Tag Archives: KIPP schools

When a “Visit” Trumps Expertise and Experience: A New Deal

I have already addressed the distortions and outright misinformation in a new piece on Knowledge Is Power Program (KIPP) charter schools. But a few issues raised in this claim of a “softer” side to “no excuses” practices need to be addressed more fully.

I have discovered that “no excuses” advocates now routinely push any critic about whether or not the critic has visited a KIPP school; note this paragraph early in the Education Next piece:

Also not surprisingly, KIPP and other No Excuses schools have no shortage of critics. Furman University education professor P. L. Thomas, who admitted in a recent speech at the University of Arkansas to never having been in a No Excuses charter school, complains in a widely referenced 2012 Daily Kos post that in such schools, “Students are required to use complete sentences at all times, and call female teachers ‘Miss’—with the threat of disciplinary action taken if students fail to comply.” Regarding KIPP in particular, Cambridge College professor and blogger Jim Horn, who admits to having never been inside a KIPP school, nonetheless has referred to KIPP as a “New Age eugenics intervention at best,” destroying students’ cultures, and a “concentration camp” at worst.

Horn and I are immediately marginalized because of the claims that we have never visited a KIPP school (for the record, I responded to a question about whether I have visited an Arkansas KIPP school, which I have not).

The push on the need to visit KIPP schools has raised two issues for me.

First, there are now abundant publications offering detailed evidence from many different people who have visited KIPP schools: Sarah Carr’s excellent Hope Agains Hope, Gary Rubinstein’s series on his visits, and Russ Walsh’s blog post, just to note a few.

Visiting a KIPP or “no excuses” school, it seems, doesn’t really change anything for those of us who hold foundational stances that reject the central ideology of “no excuses” practices. I reject authoritarianism regardless of the type of school in which it is practiced, and I abhor deficit perspectives, again regardless of the school type.
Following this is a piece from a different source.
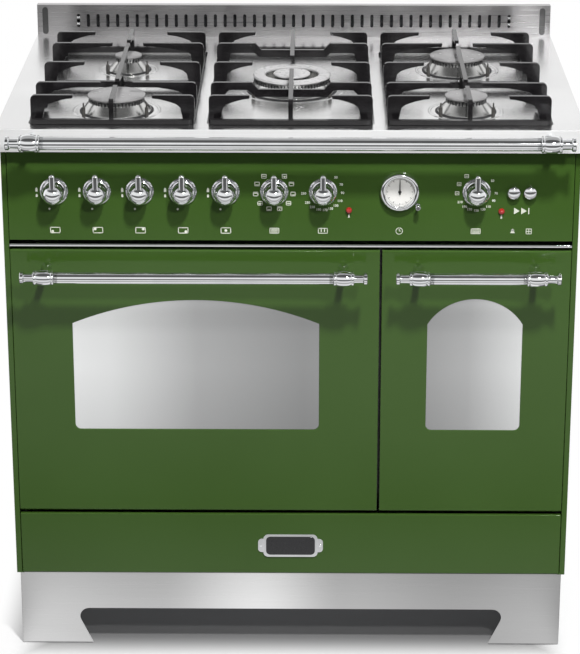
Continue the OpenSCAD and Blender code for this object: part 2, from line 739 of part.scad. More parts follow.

Whether I visit a school or rely on my analysis of other people’s details or data from “no excuses” schools, I am quite capable of drawing valid and evidence-based conclusions. And, frankly, I don’t have to ever set a foot in an actual school.

My best proof of this is the Education Next piece itself. While the authors believe they are discrediting the concerns of “no excuses” critics, the piece reinforces my central reasons for rejecting the policies, including the disturbing picture of three students participating in “Stereotypical Geek Day.” The picture itself feels exploitive and the activity, ridiculous.

That “no excuses” start out strict and ease off doesn’t excuse the abusive nature of the practices. And the larger concerns I have are not addressed at all: that minority and high-poverty students are disproportionately served and segregated from privileged and white students, that students wear uniforms, that “no excuses” schools tend to be selective and create a great deal of attrition, that KIPP schools are prone to hire Teach for America recruits (inexperienced and uncertified teachers for minority and impoverished students).

I remain opposed to all charter schools, not just “no excuses” charter schools, as well, and I reject any form of school choice.

Nothing in the Education Next article addresses that “other people’s children” are being served and treated in ways that affluent children are not; and that is my biggest complaint.

All children should have access to the sorts of schools and policies that affluent children enjoy. Period.

Second, however, is the more urgent issue I see with the insistence that “no excuses” critics visit “no excuses” schools: “no excuses” advocates and education reformers are overwhelmingly people who have never taught in public schools.

Is the new reformer message that visiting a school trumps having actually taught in a school?

If so, I propose a compromise:

No one can criticize a “no excuses” school unless she/he has visited the school and no one can lead education reform unless she/he has taught in public school.

“No excuses” advocates and reformers, deal?